One more thing. Your plan still involves buying the property below fair market value (full market value minus your profit). You can say that $65k is negligible on a $300k property, but if the CRA disagrees then again she’d be forced to pay the capital gains on the full $130k profit and worst of all you would need to pay tax again on $65k of that profit when you sell.


----------



## Brooker (Jun 10, 2015)

agreed, fair is what I am looking for, and not get confused and throw our hands up and just give our profits to the government more than needed, and when we started this separation it was far from fair on my side of it as her plans originally involved her keeping the houses and giving me a minor cash buy out (she had bad coaching) which I stressed would not be a good idea if she intended me to keep my fondness for her, which she immediately regrouped.
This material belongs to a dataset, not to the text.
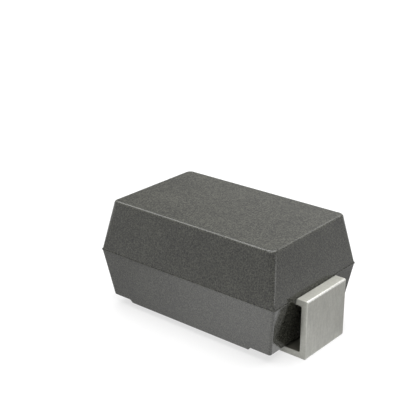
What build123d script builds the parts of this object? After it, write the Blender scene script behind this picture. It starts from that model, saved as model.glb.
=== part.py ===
from build123d import *

import os
from math import radians, tan

# Surface-mount diode in a moulded two-lead package, in millimetres.
# The origin is on the seating plane, under the middle of the body. +X runs along the
# body from the cathode to the anode, and +Z points up, away from the board.

# Package outline
body_length = 4.40  # at the parting plane
body_width = 2.80  # at the parting plane
upper_height = 1.08  # parting plane to top face
lower_height = 1.04  # parting plane to the shelves over the feet
draft_angle = 9.2  # lean of every wall, in degrees
corner_radius = 0.05  # upright corners, up to the parting plane
top_corner_radius = 0.15  # the same corners, opened out at the top face
top_edge_radius = 0.06
bottom_edge_radius = 0.025

# Parting line left by the two halves of the mould
flash_height = 0.02
flash_proud = 0.01

# Middle pad on the underside
pad_length = 3.00  # its flat face
pad_drop = 0.06  # below the shelves
pad_ramp_run = 0.06  # length of the slope at each end

# Lead strip
lead_thickness = 0.14
lead_width = 1.33
foot_length = 0.88
foot_clearance = 0.05  # foot to shelf
leg_clearance = 0.105  # leg to the body's end, at the parting plane
outer_bend_radius = 0.035
inner_bend_radius = 0.02
jog_bend_radius = 0.05
jog_inset = 0.75  # body's end to the start of the step inside the body
jog_run = 0.25  # length of the slanted step
lock_radius = 0.18  # bites in both edges of the strip that the moulding fills
lock_inset = 0.32  # body's end to the middle of the bites

# Diode chip and its two solder joints
die_size = 1.30
die_thickness = 0.26
solder_thickness = 0.03
solder_flare = 0.05  # spread of the lower joint past the chip
contact_size = 0.90  # metallised top contact

# Flat ends of the two leads that hold the chip
paddle_width = 1.60
paddle_margin = 0.20  # past the chip, towards the other lead
tongue_width = 0.96
tongue_margin = 0.05  # past the top contact

# Levels, from the seating plane up
shelf_level = lead_thickness + foot_clearance
pad_level = shelf_level - pad_drop
parting_level = shelf_level + lower_height
top_level = parting_level + upper_height

# The stack of paddle, solder, chip, solder and tongue is centred on the strip's middle,
# so the leads step by the same amount, the cathode's down and the anode's up.
jog_height = (lead_thickness + die_thickness) / 2 + solder_thickness
paddle_top = parting_level - jog_height
die_bottom = paddle_top + solder_thickness
die_top = die_bottom + die_thickness
tongue_bottom = die_top + solder_thickness

# Places along the length, for a lead that leaves at the +X end
body_end = body_length / 2
leg_inner = body_end + leg_clearance
leg_outer = leg_inner + lead_thickness
foot_end = leg_outer - foot_length
lock_place = body_end - lock_inset
jog_start = body_end - jog_inset
jog_end = jog_start - jog_run


def formed_lead(flat_top, flat_reach, flat_width):
    """One stamped and bent strip: foot, leg, entry, step, and a flat end past the middle."""
    outer_face = [
        (foot_end, 0),
        (leg_outer, 0),
        (leg_outer, parting_level),
        (jog_start, parting_level),
        (jog_end, flat_top),
        (-flat_reach, flat_top),
    ]
    bends = [
        (leg_outer, 0, outer_bend_radius),
        (leg_outer, parting_level, outer_bend_radius),
        (leg_inner, lead_thickness, inner_bend_radius),
        (leg_inner, parting_level - lead_thickness, inner_bend_radius),
        (jog_start, parting_level, jog_bend_radius),
        (jog_start, parting_level - lead_thickness, jog_bend_radius),
        (jog_end, flat_top, jog_bend_radius),
        (jog_end, flat_top - lead_thickness, jog_bend_radius),
    ]
    with BuildPart() as lead:
        with BuildSketch(Plane.XZ) as side_view:
            with BuildLine():
                Polyline(*outer_face)
                offset(amount=lead_thickness, side=Side.LEFT, kind=Kind.INTERSECTION)
            make_face()
            for x, z, radius in bends:
                fillet(side_view.vertices().sort_by_distance((x, z, 0))[0], radius)
        extrude(amount=max(flat_width, lead_width) / 2, both=True)
        with BuildSketch(Plane.XY):
            with Locations(((jog_end + leg_outer) / 2, 0)):
                Rectangle(leg_outer - jog_end, lead_width)
            with Locations(((jog_end - flat_reach) / 2, 0)):
                Rectangle(jog_end + flat_reach, flat_width)
        extrude(amount=top_level, mode=Mode.INTERSECT)
        with BuildSketch(Plane.XY.offset(parting_level)):
            with Locations((lock_place, lead_width / 2), (lock_place, -lead_width / 2)):
                Circle(lock_radius)
        extrude(amount=-lead_thickness, mode=Mode.SUBTRACT)
    return lead.part


# Cathode lead: its paddle carries the chip, and it leaves at the -X end
with BuildPart() as cathode_lead:
    add(formed_lead(paddle_top, die_size / 2 + paddle_margin, paddle_width))
    mirror(about=Plane.YZ, mode=Mode.REPLACE)

# Anode lead: its tongue reaches over the chip, and it leaves at the +X end
with BuildPart() as anode_lead:
    add(formed_lead(tongue_bottom + lead_thickness, contact_size / 2 + tongue_margin, tongue_width))

# Diode chip
with BuildPart() as diode_chip:
    with BuildSketch(Plane.XY.offset(die_bottom)):
        Rectangle(die_size, die_size)
    extrude(amount=die_thickness)

# Solder under the chip, which spreads out onto the paddle
with BuildPart() as lower_solder:
    with BuildSketch(Plane.XY.offset(paddle_top)):
        Rectangle(die_size + 2 * solder_flare, die_size + 2 * solder_flare)
    with BuildSketch(Plane.XY.offset(die_bottom)):
        Rectangle(die_size, die_size)
    loft()

# Solder between the chip's top contact and the tongue
with BuildPart() as upper_solder:
    with BuildSketch(Plane.XY.offset(die_top)):
        Rectangle(contact_size, contact_size)
    extrude(amount=solder_thickness)


def body_section(level, radius):
    """Rounded outline of the body at one level, drawn in by the draft of its walls."""
    inset = abs(level - parting_level) * tan(radians(draft_angle))
    with BuildSketch(Plane.XY.offset(level)) as section:
        RectangleRounded(body_length - 2 * inset, body_width - 2 * inset, radius)
    return section.sketch


# Moulded body: two drafted halves, the parting line, the shelves and the middle pad
with BuildPart() as moulded_body:
    parting_section = body_section(parting_level, corner_radius)
    loft([parting_section, body_section(top_level, top_corner_radius)], ruled=True)
    fillet(moulded_body.edges().group_by(Axis.Z)[-1], top_edge_radius)
    loft([body_section(pad_level, corner_radius), parting_section], ruled=True)
    fillet(moulded_body.edges().group_by(Axis.Z)[0], bottom_edge_radius)

    with BuildSketch(Plane.XZ):
        with BuildLine():
            Polyline(
                (pad_length / 2, pad_level),
                (pad_length / 2 + pad_ramp_run, shelf_level),
                (body_end, shelf_level),
                (body_end, pad_level),
                close=True,
            )
        make_face()
        mirror(about=Plane.YZ)
    extrude(amount=body_width / 2, both=True, mode=Mode.SUBTRACT)
    shelf_faces = moulded_body.faces().filter_by(Plane.XY).filter_by_position(
        Axis.Z, shelf_level, shelf_level
    )
    for shelf in shelf_faces:
        rim = shelf.edges().filter_by(lambda edge: abs(edge.center().X) > pad_length / 2 + pad_ramp_run)
        fillet(rim, bottom_edge_radius)

    with BuildSketch(Plane.XY.offset(parting_level)):
        RectangleRounded(body_length, body_width, corner_radius)
        offset(amount=flash_proud)
    extrude(amount=flash_height)

    for held in (cathode_lead, anode_lead, diode_chip, lower_solder, upper_solder):
        add(held.part, mode=Mode.SUBTRACT)

cathode_lead.part.label = "cathode_lead"
anode_lead.part.label = "anode_lead"
diode_chip.part.label = "diode_chip"
lower_solder.part.label = "lower_solder"
upper_solder.part.label = "upper_solder"
moulded_body.part.label = "moulded_body"

os.makedirs("parts", exist_ok=True)
export_step(cathode_lead.part, "parts/cathode_lead.step")
export_step(anode_lead.part, "parts/anode_lead.step")
export_step(diode_chip.part, "parts/diode_chip.step")
export_step(lower_solder.part, "parts/lower_solder.step")
export_step(upper_solder.part, "parts/upper_solder.step")
export_step(moulded_body.part, "parts/moulded_body.step")
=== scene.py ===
# %% [markdown]
# # A moulded surface-mount diode, dressed for its picture
# The diode is no longer than a grain of rice: a dark block of moulded epoxy with a folded metal lead at
# each end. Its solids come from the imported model, in metres and in their final place. This lesson gives
# them their finishes, makes the two folded leads again with the fine edges of stamped strip, and sets up
# a small light tent with a floor and a camera.

import math

import bmesh
import bpy
from mathutils import Matrix, Vector


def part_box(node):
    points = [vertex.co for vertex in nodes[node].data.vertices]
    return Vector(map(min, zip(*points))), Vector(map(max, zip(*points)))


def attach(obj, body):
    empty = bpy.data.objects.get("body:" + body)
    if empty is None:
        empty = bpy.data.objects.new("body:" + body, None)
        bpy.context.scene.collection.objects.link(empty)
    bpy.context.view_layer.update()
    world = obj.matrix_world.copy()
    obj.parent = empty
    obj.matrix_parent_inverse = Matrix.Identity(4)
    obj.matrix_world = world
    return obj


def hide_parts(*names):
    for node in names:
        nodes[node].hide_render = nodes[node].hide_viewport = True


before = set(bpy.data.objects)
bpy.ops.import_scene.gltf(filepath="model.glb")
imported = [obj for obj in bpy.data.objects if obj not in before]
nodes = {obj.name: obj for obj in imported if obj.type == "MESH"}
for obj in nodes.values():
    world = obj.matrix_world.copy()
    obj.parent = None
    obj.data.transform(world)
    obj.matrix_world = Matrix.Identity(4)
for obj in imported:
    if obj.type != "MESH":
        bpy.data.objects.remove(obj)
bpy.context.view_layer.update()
MM = 0.001
print("nodes:", sorted(nodes))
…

I have already taken some additional tax cost to make our agreement through the years easier so am still on the giving side of this at this point. 
The CRA I do not know how they would look at it. I am thinking I just buy it as a purchaser as there is no contract and considering the property was only purchased for app 190K, my app buying cost as i said of app 236k would not be far off a considered market price, I see no reason they would question. In the big picture there is no misconduct here just lack of proof of my ownership. Trusting in the end if anything did arise we would have to challenge any ruling against us in court which there is no proof either we were not partners in this.


----------



## Brooker (Jun 10, 2015)

My offer that believed to be fair.
approx #s
Est Market Value 300k - 170 k (selling cost ( Mortgage/line of credit owing, lawyers/landtransfer/terminate current mortg)) total profit = 130k 
130k divided by 2 for personal profit = 65K. (Total owed) 170K + 65k (her personal profit) selling price =235k

My profit stays with the house for me to pay CG on when I sell. original Purchase price of 190k from 235k (selling price) She would pay CG on half of 45k being 22500. 
Which is less than half the CG of 65k being 32500 she would pay, if I paid full price, 300k and half her capital gains involving me paying twice.....

does this make sense


----------



## Woz (Sep 5, 2013)

I agree I wouldn’t just throw up my hands and give up but there are times when it might be best to get professional advice. If you get audited, I think there’s a decent risk that they’d see this wasn’t an at arms-length transaction and you could face some consequences.

It'd obviously be a bit luck of the draw whether you get audited or not, but large gains do often attract more attention.


----------



## Brooker (Jun 10, 2015)

I agree yet in the end this is not wrongful doing. It is what it is. Proving is the problem yet that also works both ways, so the risk is limited as it is the truth. 
I still out of all this have had no direct reply from anyone to my questions: is there a one time exemption for personal Capital Gains and if so is it 50k or what is it ( I know business and farms is large but that is not this), also to my proposal to resolve my buying out my partner and if it is viable and fare.


----------



## Woz (Sep 5, 2013)

There is no one time capital gains exemption other than for farms and small businesses. There used to be a $100k personal exemption but that was removed in 1994. There are some options to defer capital gains but it would’ve needed to be structured properly.

Your offer favours her a bit because you’re paying more than your share of the capital gains. You guys have $130k after selling ($300k-$170k), but $20k of that ($190k-$170k) came from principal repayment which isn’t taxed. If you sold for $245k and had her give you $10k for your share of the principal repayment then it’d be completely even. She would have a $55k capital gain plus $10k of principal and you would have a $55k capital gains if you sold for $300k plus $10k of principal.


----------



## Brooker (Jun 10, 2015)

Hey Woz, thx for sticking with this and your input on the exemption. (I was away from internet)

I see what you mean, in the end I would pay more and thanks, yet if I paid her the mortgage at 235 then that 10k would then still be in the house so would in a way still be mine just not in a $ amount, and understanding that it is more complicated than that because of the difference between 10k in my pocket as opposed to the 20k being split through the principle from the gains and taxed.... but I need to cut my loses, as although I believe my proposal is far farer and although gets me out of double paying capital gains (with the plan I am buying her out to sell in the future) convincing her is going to be tough because she is adamant that if we share in the profits we should share in the capital gains costs as well but the way I have it figured, her way even with me sharing in the capital gains she still would pay more tax than doing it my way with a purchase that leaves my profit in the house. She also will get CCG benefits which again would lower her CG costs. I wish it was easier to explain yet again I thank thank you.

Although most can not grasp the concept, I am trusting you believe my proposal to be fare and sound enough for me to proceed

Thanks again 
B


----------